Pages

9/28/2009

Month of Chaos

Month of Chaos


Keeping head barely above water is all the progress made in the month of September.
- budget prep crunch for my bosses so I was hopping fulfilling requests for information
- swine flu - one employee and other possibly related absences for care of sick child, pick up from child-care with fever, etc. 2 staff with vacations, 1 staff with training absence, and a regional flood which resulted in multiple staff absences in a 2 day period, and I had a 2 day family emergency as well.
- I still have outstanding the "critical" "urgent" projects from over 3 weeks ago: extranet infrastructure, Windows 2008 Domain upgrade, Database cluster hardware replacement, Shanghai vpn concentrator setup, transition to new Exchange server in Hong Kong, migrate mailboxes out of NYC offices asap to get off rickety hardware platform as well as make progress toward centralization. Progress has been made in fits and bursts, but most of my time and that of my staff has been in dealing with crises almost on a daily basis.
- The Highly Visible Crises: in LIFO order: NYC circuit flap resulting in no failover, Centralized exchange server mysteriously bogged down for 2 minutes, multiple mysterious losses of connectivity of Gig/E link connecting our stretched vlan to secondary data center, various weekend power outages from flooding/storms, security door cardscanner controllers down, new remote contractor with vpn phone problem dragging on for over 1 week must be fixed now, 18 hour total loss of connectivity to branch office awaiting local operations visit to restart router, urgent planning and discussions for replacing database cluster server hardware asafp, two SAN issues in a single day, revelations about free disk requirements for our Compellent SAN, HP virtual connect interface disconnect from HP Onboard Administrator and hurried deployment of new servers to migrate VM's to in order to fix virtual connect, HP iLO bug remotely mapping A: does not work -- the only stinking way to deploy a server is via HP RDP -- pita.
Lessons Learned
- HP iLO firmware bug prevents remotely mapping to A: disk. So there is just about no way to do a manual install and hit F6 during install to load the boot from SAN disk drivers when you are using a blade server. Perhaps this will be fixed with an upgrade to firmware, however that's a house of cards I'd rather not disturb right now. I thought I had made some progress with nLite build of windows installation, but it keeps telling me that I don't have the right disk driver for 64 bit windows 2003. Before we do a remote blade enclosure around the world we *have* to get a windows install working without having to first implement an RDP infrastructure (chicken and egg thing...)

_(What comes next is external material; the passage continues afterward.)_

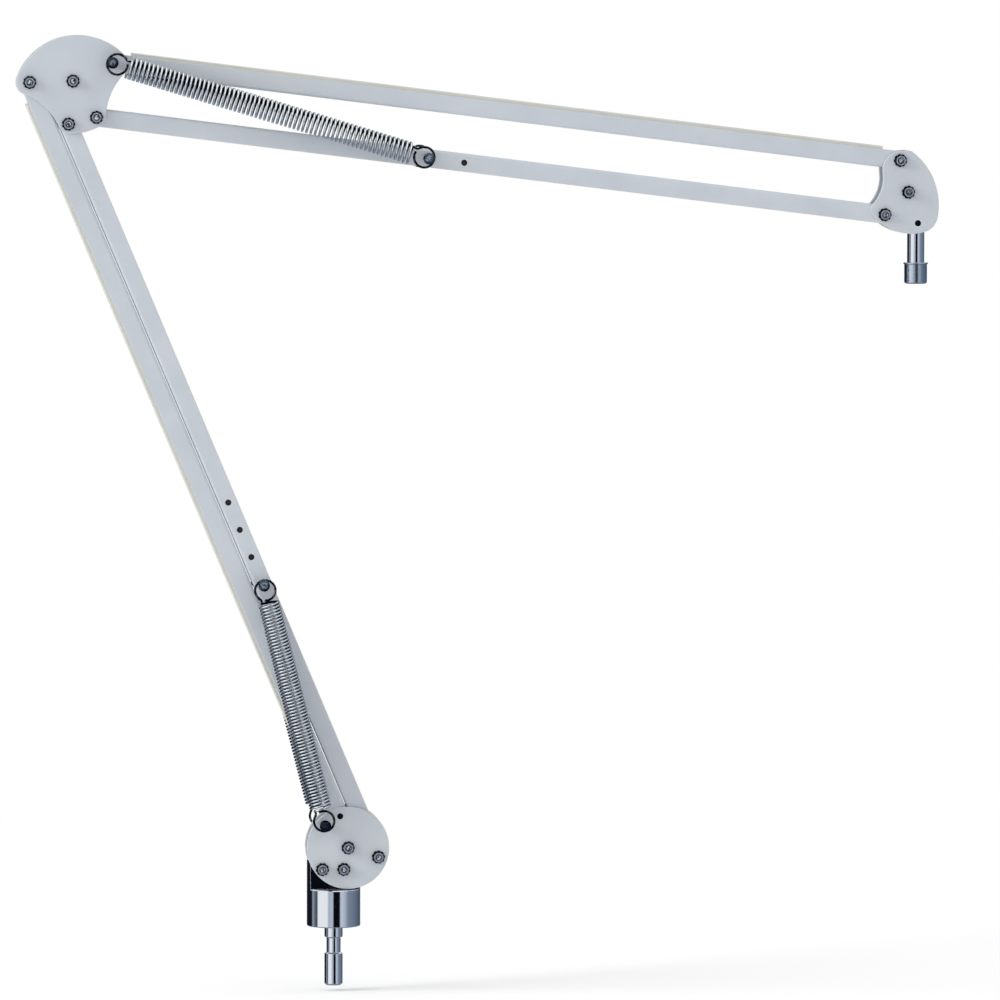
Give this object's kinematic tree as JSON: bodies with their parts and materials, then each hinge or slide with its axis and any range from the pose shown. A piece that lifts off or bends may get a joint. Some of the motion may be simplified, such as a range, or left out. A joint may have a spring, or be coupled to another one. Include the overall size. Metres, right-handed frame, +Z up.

- Duh to Local Operations: Just the fact that somebody can connect to the internet but their phone can't connect to the VPN that doesn't mean there is a problem with the phone itself requiring re-requesting the phone and building in a 3 day delay before this problem gets abdicated on account of lack of gumption to figure it out.

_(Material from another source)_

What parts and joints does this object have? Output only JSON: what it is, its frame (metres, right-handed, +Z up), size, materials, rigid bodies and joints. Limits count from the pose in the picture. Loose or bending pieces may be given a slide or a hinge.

- IPSec vpn - phone or not - *really* doesn't work well when a user buys a router and sticks it in to his 8 year old dsl modem. This was another really phun day of telling a 60+ guy how to unplug his PC from his router into his dsl modem and guess at how to logon to it and browse for possible options for turning off NAT. At one point he got his ISP tech support on his other phone, put it on speaker and put me on speaker and had me try to talk to her. English was her second language (or third) and that didn't work out so he held the phone up to the speaker then to his ear and I would translate her question to him and coach him through our answer back and then explain her instructions to him on what to open, etc.

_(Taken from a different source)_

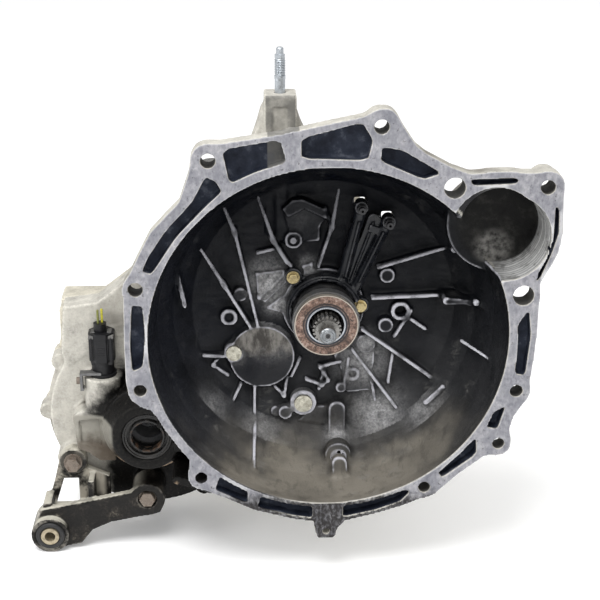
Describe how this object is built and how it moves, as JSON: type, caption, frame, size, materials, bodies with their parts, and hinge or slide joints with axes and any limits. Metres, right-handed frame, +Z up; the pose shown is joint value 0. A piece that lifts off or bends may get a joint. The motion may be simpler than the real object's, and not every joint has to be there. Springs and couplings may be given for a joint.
{
  "type": "manual transmission",
  "caption": "Transverse manual transmission with an open clutch bell, release bearing, gear train, differential output, mounting bracket and stud.",
  "frame": {"origin": "point on the input shaft axis in the plane of the engine mounting face", "axes": "-Y leaves the mounting face towards the engine, +Y runs into the gear case, +Z is up as it is installed, +X is right seen from the engine"},
  "size_m": [0.479, 0.3692, 0.473],
  "materials": {
    "bell_casting": "cast skin with a machined mounting face, oily inside",
    "case_casting": "cast skin, dirty",
    "bracket_casting": "cast skin under grease",
    "black_rubber": "matt",
    "black_plastic": "fine texture",
    "zinc_plate": "passivated zinc",
    "brass": "satin",
    "wire_sleeve": "smooth",
    "rusty_steel": "light rust",
    "cast_iron": "as cast",
    "dark_steel": "oiled",
    "plain_steel": "worn",
    "machined_steel": "ground and oiled"
  },
  "bodies": {
    "housing": {"clutch_housing": "bell_casting", "gear_case": "case_casting", "end_cover": "case_casting", "case_bolts": "plain_steel", "mount_stud": "zinc_plate", "mount_bracket": "bracket_casting", "bracket_bolts": "plain_steel", "bush_rubber": "black_rubber", "bush_sleeve": "plain_steel", "slave_cylinder": "black_plastic", "slave_bolts": "zinc_plate", "slave_unions": "plain_steel", "shaft_bearings": "machined_steel", "diff_bearings": "machined_steel", "oil_seals": "black_rubber", "idler_shaft": "machined_steel", "fork_rail": "machined_steel", "speed_sensor": "black_plastic", "sensor_clamp": "dark_steel", "clamp_screw": "plain_steel", "sensor_wires": "wire_sleeve", "core_plugs": "plain_steel", "oil_plugs": "plain_steel", "breather": "plain_steel", "reverse_light_switch": "zinc_plate"},
    "release_slide": {"slave_piston": "black_plastic", "release_boot": "black_rubber", "release_race_outer": "dark_steel"},
    "release_race": {"release_race_inner": "rusty_steel", "release_balls": "machined_steel"},
    "input": {"input_shaft": "machined_steel", "input_gear_third": "machined_steel", "input_gear_fourth": "machined_steel", "input_gear_fifth": "machined_steel"},
    "output": {"output_shaft": "machined_steel", "synchro_hubs": "machined_steel", "synchro_rings": "brass"},
    "sleeve_a": {"sleeve_first_second": "machined_steel"},
    "sleeve_b": {"sleeve_third_fourth": "machined_steel"},
    "sleeve_c": {"sleeve_fifth_reverse": "machined_steel"},
    "fork_a": {"fork_first_second": "brass"},
    "fork_b": {"fork_third_fourth": "brass"},
    "fork_c": {"fork_fifth_reverse": "brass"},
    "selector": {"selector_shaft": "machined_steel", "selector_lever": "zinc_plate"},
    "free_first": {"gear_first": "machined_steel"},
    "free_second": {"gear_second": "machined_steel"},
    "free_third": {"gear_third": "machined_steel"},
    "free_fourth": {"gear_fourth": "machined_steel"},
    "free_fifth": {"gear_fifth": "machined_steel"},
    "free_reverse": {"gear_reverse": "machined_steel"},
    "idler": {"reverse_idler": "machined_steel"},
    "differential": {"diff_case": "cast_iron", "ring_gear": "machined_steel", "ring_gear_bolts": "machined_steel", "diff_pin": "machined_steel"},
    "side_engine": {"side_gear_engine_side": "machined_steel"},
    "side_case": {"side_gear_case_side": "machined_steel"},
    "spider_a": {"spider_gear_inner": "machined_steel"},
    "spider_b": {"spider_gear_outer": "machined_steel"}
  },
  "joints": [
    {"name": "input_spin", "type": "hinge", "parent": "housing", "child": "input", "pos_m": [0, 0.1, 0], "axis": [0, 1, 0], "continuous": true},
    {"name": "gear_first_spin", "type": "hinge", "parent": "housing", "child": "free_first", "pos_m": [-0.0578, 0.2, -0.0478], "axis": [0, 1, 0], "continuous": true},
    {"name": "gear_second_spin", "type": "hinge", "parent": "housing", "child": "free_second", "pos_m": [-0.0578, 0.2, -0.0478], "axis": [0, 1, 0], "continuous": true},
    {"name": "gear_third_spin", "type": "hinge", "parent": "housing", "child": "free_third", "pos_m": [-0.0578, 0.2, -0.0478], "axis": [0, 1, 0], "continuous": true},
    {"name": "gear_fourth_spin", "type": "hinge", "parent": "housing", "child": "free_fourth", "pos_m": [-0.0578, 0.2, -0.0478], "axis": [0, 1, 0], "continuous": true},
    {"name": "gear_fifth_spin", "type": "hinge", "parent": "housing", "child": "free_fifth", "pos_m": [-0.0578, 0.2, -0.0478], "axis": [0, 1, 0], "continuous": true},
    {"name": "gear_reverse_spin", "type": "hinge", "parent": "housing", "child": "free_reverse", "pos_m": [-0.0578, 0.2, -0.0478], "axis": [0, 1, 0], "continuous": true},
    {"name": "idler_spin", "type": "hinge", "parent": "housing", "child": "idler", "pos_m": [0.01507, 0.326, -0.04346], "axis": [0, 1, 0], "continuous": true},
    {"name": "differential_spin", "type": "hinge", "parent": "housing", "child": "differential", "pos_m": [-0.16561, 0.129, -0.11105], "axis": [0, 1, 0], "continuous": true},
    {"name": "output_spin", "type": "hinge", "parent": "housing", "child": "output", "pos_m": [-0.0578, 0.2, -0.0478], "axis": [0, 1, 0], "continuous": true},
    {"name": "side_gear_engine_spin", "type": "hinge", "parent": "differential", "child": "side_engine", "pos_m": [-0.16561, 0.129, -0.11105], "axis": [0, 1, 0], "continuous": true},
    {"name": "side_gear_case_spin", "type": "hinge", "parent": "differential", "child": "side_case", "pos_m": [-0.16561, 0.129, -0.11105], "axis": [0, 1, 0], "continuous": true},
    {"name": "spider_inner_spin", "type": "hinge", "parent": "differential", "child": "spider_a", "pos_m": [-0.16561, 0.129, -0.11105], "axis": [1, 0, 0], "continuous": true},
    {"name": "spider_outer_spin", "type": "hinge", "parent": "differential", "child": "spider_b", "pos_m": [-0.16561, 0.129, -0.11105], "axis": [1, 0, 0], "continuous": true},
    {"name": "fork_first_second_slide", "type": "slide", "parent": "housing", "child": "fork_a", "axis": [0, 1, 0], "range_m": [-0.007, 0.007]},
    {"name": "sleeve_first_second_slide", "type": "slide", "parent": "output", "child": "sleeve_a", "axis": [0, 1, 0], "range_m": [-0.007, 0.007]},
    {"name": "fork_third_fourth_slide", "type": "slide", "parent": "housing", "child": "fork_b", "axis": [0, 1, 0], "range_m": [-0.007, 0.007]},
    {"name": "sleeve_third_fourth_slide", "type": "slide", "parent": "output", "child": "sleeve_b", "axis": [0, 1, 0], "range_m": [-0.007, 0.007]},
    {"name": "fork_fifth_reverse_slide", "type": "slide", "parent": "housing", "child": "fork_c", "axis": [0, 1, 0], "range_m": [-0.007, 0.007]},
    {"name": "sleeve_fifth_reverse_slide", "type": "slide", "parent": "output", "child": "sleeve_c", "axis": [0, 1, 0], "range_m": [-0.007, 0.007]},
    {"name": "selector_turn", "type": "hinge", "parent": "housing", "child": "selector", "pos_m": [-0.104, 0.236, 0.09], "axis": [0, 0, 1], "range_deg": [-20, 20]},
    {"name": "release_slide", "type": "slide", "parent": "housing", "child": "release_slide", "axis": [0, 1, 0], "range_m": [-0.004, 0.01], "deforming": ["release_boot"]},
    {"name": "release_race_spin", "type": "hinge", "parent": "release_slide", "child": "release_race", "pos_m": [0, 0.048, 0], "axis": [0, 1, 0], "continuous": true}
  ],
  "couplings": [
    {"joint": "gear_first_spin", "follows": "input_spin", "ratio": -0.2931},
    {"joint": "gear_second_spin", "follows": "input_spin", "ratio": -0.47059},
    {"joint": "gear_third_spin", "follows": "input_spin", "ratio": -0.70455},
    {"joint": "gear_fourth_spin", "follows": "input_spin", "ratio": -0.97368},
    {"joint": "gear_fifth_spin", "follows": "input_spin", "ratio": -1.3438},
    {"joint": "idler_spin", "follows": "input_spin", "ratio": -0.48387},
    {"joint": "gear_reverse_spin", "follows": "input_spin", "ratio": 0.35714},
    {"joint": "output_spin", "follows": "differential_spin", "ratio": -2.125},
    {"joint": "side_gear_case_spin", "follows": "side_gear_engine_spin", "ratio": -1},
    {"joint": "spider_inner_spin", "follows": "side_gear_engine_spin", "ratio": 1.6},
    {"joint": "spider_outer_spin", "follows": "side_gear_engine_spin", "ratio": -1.6},
    {"joint": "sleeve_first_second_slide", "follows": "fork_first_second_slide", "ratio": 1},
    {"joint": "sleeve_third_fourth_slide", "follows": "fork_third_fourth_slide", "ratio": 1},
    {"joint": "sleeve_fifth_reverse_slide", "follows": "fork_fifth_reverse_slide", "ratio": 1}
  ]
}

- Although it may be technically possible to add a tray to a Data Domain Restorer appliance it didn't really work that way for us. A graceful shutdown is much more advisable first.
- Compellent SAN would work best with 15-20% *unallocated* free space to allow for faster rebuilds of the RAIDsets of failed disks, etc. We are pushing 15% of "free" but allocated space. And we had a failing SATA drive around the time when a software bug in 4.3.2 code resulted in it "losing" the preferred paths to the SATA disks. This resulted in the "unlucky" i/o requests coming down the wrong path to pass over the backplane instead and that resulted in 4500ms (yes, 4.5 s) disk latency for the pool overall. This resulted in over 12 hours of troubleshooting and cussing and a conference call and some more stuff before this bug was isolated and resolved. That was an extraordinarly bad day in a totally crappy month.